Thursday, August 11, 2011

What to do with the underwater house...

...Do you have that lot in the swamp, that piece on the rocky slope that cannot be attained for six months during the ice season, that Condo converted from a 2-Family? Well, there is something you can do! We'll get to that in a moment, but first we must introduce our inspiration.

These folks at this link are marketing a fun and educational (don't you hate that phrase? I think they use it for Chia Pets!) way to own Real Estate. You can buy a postage stamp size plot of land, have the deed, title, porperty tax liens and the whole 9 yards in any and every state. Be a Donald Trump! So the web site screams. Loads of fun for the kiddies. I can just picture the young lads and lassies throwing out their XBoxes for the chance to stare at a property deed all day. Wow!

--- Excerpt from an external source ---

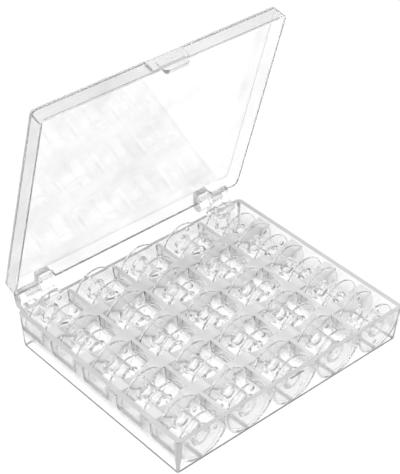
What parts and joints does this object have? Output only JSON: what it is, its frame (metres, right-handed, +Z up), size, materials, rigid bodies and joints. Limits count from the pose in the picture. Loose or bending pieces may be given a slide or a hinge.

This is more fun than having a star named after you! (Talk about money for nothing!) Oh yes, my brother paid to have a star named after me. Never could find its twinkles in the heavens...must have gotton sucked into the same black hole that took my "Bro's" cash. But back to real estate.

So if you do have that swamp to sell, that rock, that desert, New Orleans, whatever, subdvide into postage stamps and market it as an educational experience.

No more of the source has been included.